Our response to stress can really wreak havoc in our lives, but there seems to be no real  cycle of response to stress. Our work is stressful, our relationships can be stressful, and, when it comes down to it, thoughts of the effects of stress can be stressful. Fortunately, there are proactive measures we can take against stress, and more importantly, the way we handle it.





What is stress?

Stress is in essence our minds response to a perceived threat that manifests itself in both the body and the brain. What stress does, to a great extent, is to prepare us to deal with the threats of a hostile world. The increased blood sugar, heart rate and adrenaline were a boon to our ancestors, who needed this extra boost to chase down the evening dinner, or in some cases, flee from the evening dinner. Stress responses provided the needed increase in useful chemicals to help early man cope with the added needs of his body, and he took great advantage of this. If he didn’t, we wouldn’t be here today. The problem is, those very same responses are used to confront situations in our present day lives that don’t warrant them. We very rarely need the surge of energy our ancestors did, but since the responses are hardwired into our systems, we get the same rush of blood and adrenaline from a traffic jam that was once used to fight for survival. The problem lies in the fact that we don’t get to act on the stimulus the way our ancestors did; therefore, we have no way to use up all the excess chemicals that are by products of stress. Cortisol, for example is a hormone released along with adrenaline, which though it may have short term benefits (such as providing essential bursts of energy during critical periods), may have detrimental long term effects on our health. Evidence shows that extended exposure to cortisol weakens bones, causes nerve cells in the brain to degenerate, and compromises the immune system.





How to deal with stress

Since stress comes initially from our thoughts, the way to deal with it may be to change the way we view the annoyances in our lives. As we can see all around us, the same things that can cause one person a great deal of stress may not even faze another. Personality types come into play, but it is possible to keep your blood pressure at acceptable levels even if you are a type A personality (someone who is more forceful and prone to stress than the more serene type B personality). The solution may be in the way you conduct your life and the importance you put on your expectations. Perhaps the best thing you can do to avoid becoming overwhelmed with your day-to-day existence is to gain a bit of perspective via an understanding of your expectations, the reality of your life and where the two meet. It is possible to remove yourself from very stressful chronic situations (such as an unfulfilling job or relationship), though you may have to make some adjustments concerning what your priorities are. If a stress-free existence is high on your list, perhaps a job on Wall Street is not for you. You must realise that you need not be trapped by toxic emotions, and that you can, through a few lifestyle changes, greatly reduce the stress in your life.

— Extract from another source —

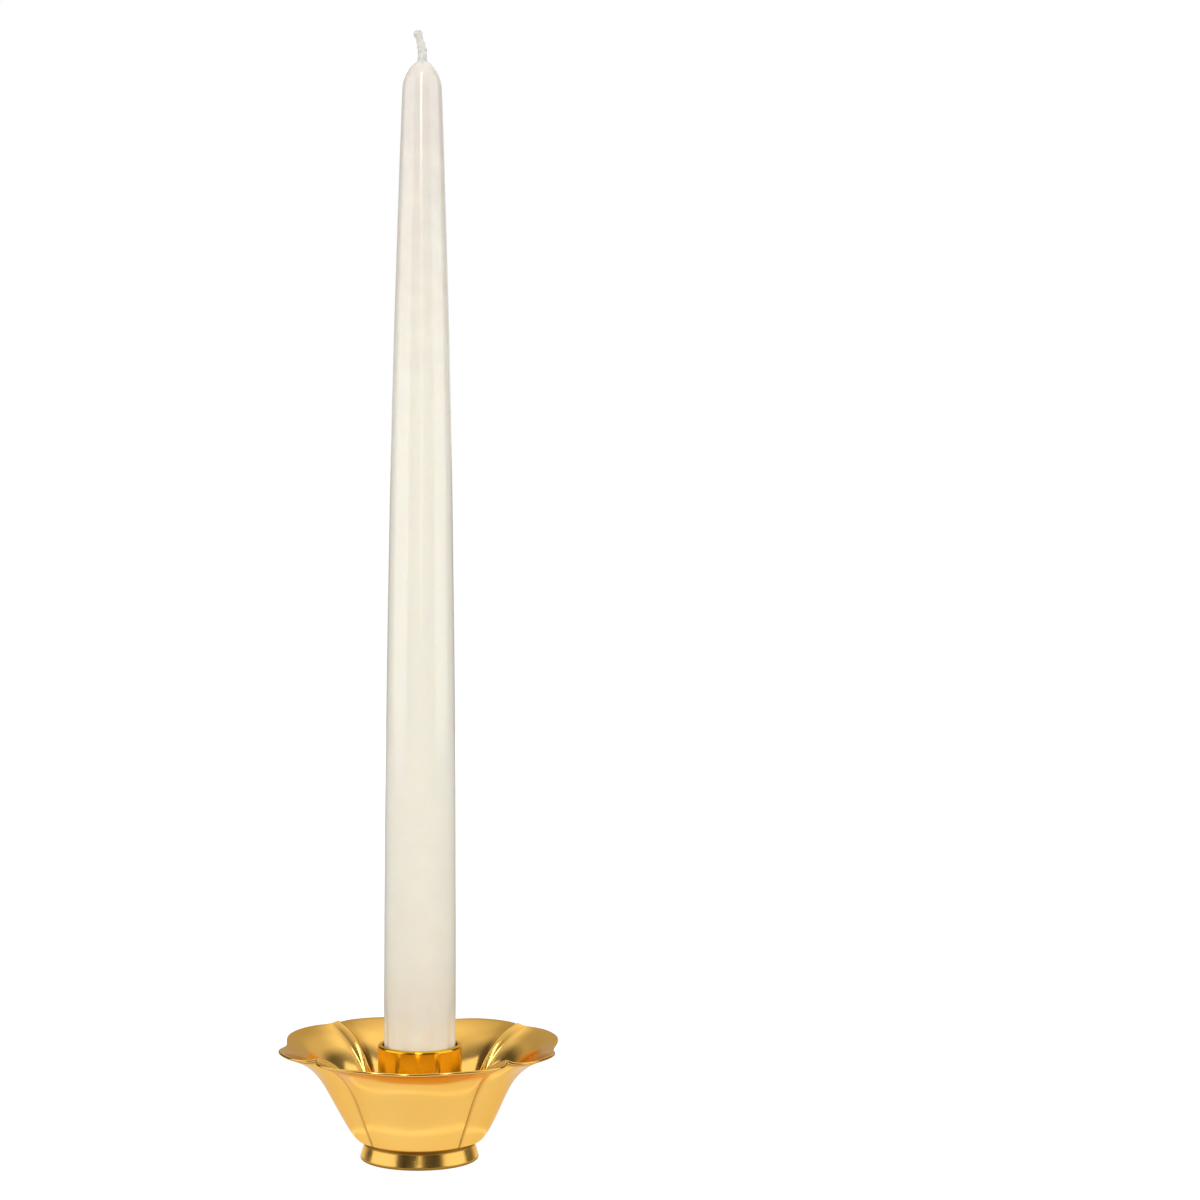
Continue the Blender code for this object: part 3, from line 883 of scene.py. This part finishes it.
SHOULDER_HEIGHT = 332.0 * MM
SHOULDER_RADIUS = 6.1 * MM
TAPER_POWER = 2.4
DOME_POWER = 1.6
END_CHAMFER = 1.0 * MM
FLUTES = 8
FLUTE_DEPTH = 0.55 * MM
FLUTE_TOP = 52.0 * MM
FLUTE_FULL = 38.0 * MM
WICK_RADIUS = 1.4 * MM
DOME_TOP_RADIUS = 1.7 * MM
WAX_CLIMB = 1.0 * MM  # how far wax stands up round the wick
CLIMB_TAPER = 0.1 * MM  # half way up it stands this much outside the wick, and ends as much inside
BORE_RADIUS = WICK_RADIUS - 0.2 * MM  # narrower than the plait and wider than the wick's core
SMOOTH_RADIUS = 2 * DOME_TOP_RADIUS  # inside this radius the skin has no swells
SWELL_DEPTH = 0.07 * MM
SWELL_LENGTH = 45 * MM
SWELL_ROUND = 0.4  # the higher, the more of them there are round the candle
LUMP_DEPTH = 0.03 * MM
LUMP_LENGTH = 14 * MM
LUMP_ROUND = 1.3
LUMP_SHIFT = 7.0
CANDLE_ROWS = 200
DOME_ROWS = 24


def taper_radius(height):
    along = (height - CANDLE_BOTTOM) / (SHOULDER_HEIGHT - CANDLE_BOTTOM)
    return CANDLE_RADIUS - (CANDLE_RADIUS - SHOULDER_RADIUS) * along ** TAPER_POWER


def flute_cut(height, angle):
    """How deep the flutes of the self-fitting end are cut, fading out up the candle."""
    fade = (FLUTE_TOP - height) / (FLUTE_TOP - FLUTE_FULL)
    strength = min(1.0, max(0.0, fade))
    strength = strength * strength * (3 - 2 * strength)
    groove = (0.5 - 0.5 * math.cos(FLUTES * angle)) ** 2
    return FLUTE_DEPTH * strength * groove


def skin_noise(angle, around, along):
    return noise.noise(Vector((math.cos(angle) * around, math.sin(angle) * around, along)))


def dipping_waves(angle, height):
    """The uneven skin that dipping leaves: long swells up the candle and smaller lumps round it."""
    swell = skin_noise(angle, SWELL_ROUND, height / SWELL_LENGTH)
    lumps = skin_noise(angle, LUMP_ROUND, height / LUMP_LENGTH + LUMP_SHIFT)
    return SWELL_DEPTH * swell + LUMP_DEPTH * lumps


def candle_profile():
    """Radii and heights up the outside: chamfered end, taper, dome, and the wax round the wick."""
    profile = [(CANDLE_RADIUS - END_CHAMFER, CANDLE_BOTTOM)]
    start = CANDLE_BOTTOM + END_CHAMFER
    for row in range(CANDLE_ROWS + 1):
        height = start + (SHOULDER_HEIGHT - start) * row / CANDLE_ROWS
        profile.append((taper_radius(height), height))
    for row in range(1, DOME_ROWS + 1):
        turn = math.pi / 2 * row / DOME_ROWS
        radius = DOME_TOP_RADIUS + (SHOULDER_RADIUS - DOME_TOP_RADIUS) * math.cos(turn) ** DOME_POWER
        profile.append((radius, SHOULDER_HEIGHT + (CANDLE_TOP - SHOULDER_HEIGHT) * math.sin(turn)))
    profile.append((WICK_RADIUS + CLIMB_TAPER, CANDLE_TOP + 0.5 * WAX_CLIMB))
    profile.append((WICK_RADIUS - CLIMB_TAPER, CANDLE_TOP + WAX_CLIMB))
    return profile


def make_candle(wax):
    """The outside from the bottom up to the wick, and back down the hole that the wick runs in."""
    rows = []
    for radius, height in candle_profile():
        row = []
        for angle in round_angles(ROUND_STEPS):
            reach = radius - flute_cut(height, angle)
            if radius > SMOOTH_RADIUS:
                reach += dipping_waves(angle, height)
            row.append((reach * math.cos(angle), reach * math.sin(angle), height))
        rows.append(row)
    rows += turned_rows([(BORE_RADIUS, CANDLE_TOP), (BORE_RADIUS, CANDLE_BOTTOM)])
    return piece_from_rows("candle", rows, wax, sharp_degrees=50.0)


# ---------------------------------------------------------------- wick

BEND_START = 344.4 * MM
WICK_LEAN = 1.7 * MM
BEND_POWER = 1.15
PLAIT_BOTTOM = CANDLE_TOP - 2.0 * MM
CORE_RADIUS = 1.1 * MM
CORE_TOP = WICK_TOP - 0.6 * MM
CORE_STEPS = 30
STRANDS = 3
STRAND_RADIUS = 0.84 * MM
STRAND_SWING = (0.58 * MM, 0.24 * MM)  # from side to side, and from back to front
STRAND_TOP = WICK_TOP - 0.25 * MM
STRAND_STEPS = 60
PLAIT_PITCH = 5.2 * MM
# Shares of the visible wick's width, and places along it from 0 to 1
NECK_DEPTH = 0.22
NECK_PLACE = 0.78
NECK_LENGTH = 0.12
FRAY_START = 0.85
FRAY = 0.25
POINT_START = 0.95
POINT_THINNING = 0.25

FIBRES = 18
SHORTEST_FIBRE = 0.5 * MM
LONGEST_FIBRE = 1.1 * MM
FIBRE_STAND = 0.5 * MM
FIBRE_RISE = 0.6  # this and the next are shares of a fibre's length
FIBRE_SPREAD = 0.5
FIBRE_ROOT = WICK_TOP - 1.2 * MM
FIBRE_RING = 0.6 * MM
FIBRE_BOW = 0.1 * MM
FIBRE_RADII = (0.09 * MM, 0.08 * MM, 0.04 * MM)


def wick_centre(height):
    """The wick stands straight out of the wax and then leans over towards -X."""
    along = max(0.0, (height - BEND_START) / (WICK_TOP - BEND_START))
    return Vector((-WICK_LEAN * along ** BEND_POWER, 0.0, height))


def wick_neck(along):
    """The share of its width that the wick keeps, narrowest below its loose end."""
    return 1.0 - NECK_DEPTH * math.exp(-(((along - NECK_PLACE) / NECK_LENGTH) ** 2))


def past(along, start):
    """From 0 up to the start to 1 at the end."""
    return max(0.0, along - start) / (1.0 - start)


def core_path():
    """The stiff middle of the wick, which fills the plait."""
    path = [Vector((0.0, 0.0, WICK_BOTTOM))]
    radii = [CORE_RADIUS]
    for step in range(CORE_STEPS + 1):
        along = step / CORE_STEPS
        path.append(wick_centre(PLAIT_BOTTOM + (CORE_TOP - PLAIT_BOTTOM) * along))
        radii.append(CORE_RADIUS * wick_neck(along))
    return path, radii


def strand_path(strand):
    """One strand of a flat plait: it weaves from side to side, passing over and under the others."""
    phase = math.tau * strand / STRANDS
    path = []
    radii = []
    for step in range(STRAND_STEPS + 1):
        along = step / STRAND_STEPS
        height = PLAIT_BOTTOM + (STRAND_TOP - PLAIT_BOTTOM) * along
        weave = math.tau * height / PLAIT_PITCH + phase
        spread = 1.0 + FRAY * past(along, FRAY_START)
        neck = wick_neck(along)
        offset = Vector((STRAND_SWING[0] * math.sin(weave), STRAND_SWING[1] * math.sin(2 * weave), 0.0))
        path.append(wick_centre(height) + offset * spread * neck)
        radii.append(STRAND_RADIUS * neck * (1.0 - POINT_THINNING * past(along, POINT_START)))
    return path, radii


def fibre_path(turn, length):
    """A loose fibre that bows out of the wick's cut end."""
    out = Vector((math.cos(turn), math.sin(turn), 0.0))
    root = wick_centre(FIBRE_ROOT) + out * FIBRE_RING
    tip = root + out * (FIBRE_SPREAD * length)
    tip.z += FIBRE_STAND + FIBRE_RISE * length
    tip.z = min(tip.z, WICK_TOP)
    return [root, (root + tip) / 2 + out * FIBRE_BOW, tip]


def tube_rows(path, radii, sides):
    """Rings of points square to a path that runs mostly upwards."""
    rows = []
    for index, point in enumerate(path):
        ahead = path[min(index + 1, len(path) - 1)]
        behind = path[max(index - 1, 0)]
        along = (ahead - behind).normalized()
        side = Vector((0.0, 1.0, 0.0)).cross(along).normalized()
        front = along.cross(side)
        rows.append([point + (side * math.cos(turn) + front * math.sin(turn)) * radii[index]
                     for turn in round_angles(sides)])
    return rows


def add_tube(shape, path, radii, sides):
    rings = [[shape.verts.new(point) for point in row] for row in tube_rows(path, radii, sides)]
    for lower, upper in zip(rings, rings[1:]):
        for step in range(sides):
            after = (step + 1) % sides
            shape.faces.new((lower[step], lower[after], upper[after], upper[step]))
    shape.faces.new(list(reversed(rings[0])))
    shape.faces.new(rings[-1])


def make_wick(cotton):
    """A core through the candle, a plait round it where it shows, and loose fibres at its cut end."""
    shape = bmesh.new()
    add_tube(shape, *core_path(), sides=24)
    for strand in range(STRANDS):
        add_tube(shape, *strand_path(strand), sides=12)
    for turn in round_angles(FIBRES):
        length = SHORTEST_FIBRE + (LONGEST_FIBRE - SHORTEST_FIBRE) * noise.random()
        add_tube(shape, fibre_path(turn, length), FIBRE_RADII, sides=6)
    mesh = bpy.data.meshes.new("wick_plait")
    shape.to_mesh(mesh)
    shape.free()
    mesh.shade_smooth()
    mesh.set_sharp_from_angle(angle=math.radians(60.0))
    mesh.materials.append(cotton)
    return add_piece("wick_plait", mesh)


# ---------------------------------------------------------------- the whole object

SEED = 11


def main():
    noise.seed_set(SEED)
    make_camera()
    make_studio()
    buffed_brass = brass_material("buffed_brass", SHEET_BRASS, BUFFED_ROUGHNESS, 0.03 * MM)
    spun_brass = brass_material("spun_brass", SHEET_BRASS, SPUN_ROUGHNESS, 0.02 * MM)
    turned_brass = brass_material("turned_brass", BAR_BRASS, TURNED_ROUGHNESS, 0.02 * MM)
    steel = steel_material()
    stand_for(make_bowl(buffed_brass), "petal_bowl", "holder")
    stand_for(make_foot(spun_brass), "foot_ring", "holder")
    stand_for(make_socket(turned_brass), "candle_socket", "holder")
    stand_for(make_screw(steel), "fixing_screw", "holder")
    stand_for(make_washer(steel), "screw_washer", "holder")
    stand_for(make_candle(wax_material()), "candle_wax", "candle")
    stand_for(make_wick(cotton_material()), "wick", "candle")


main()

Exercise believe it or not, is a great way to reduce stress. Primarily, it gives your body an outlet for your pent-up emotions, letting you blow off steam in a safe, productive way. Secondly, it lowers your resting heart rate, so that when stress hits when you are outside of the gym, you will be better able to relax.





A massage is a great way to detangle. Schedule one whenever you feel overwhelmed.

Simple quiet meditation may also help. It takes practice, though, do don’t let your lack of concentration stress you out even more. Simply sit and visualise a place of serenity. Listening to a CD of soothing sounds may also enhance your experience.

When you’re stressed, instead of seething, distract yourself with a movie, a walk in the park or anything else that will remove you from the stressor.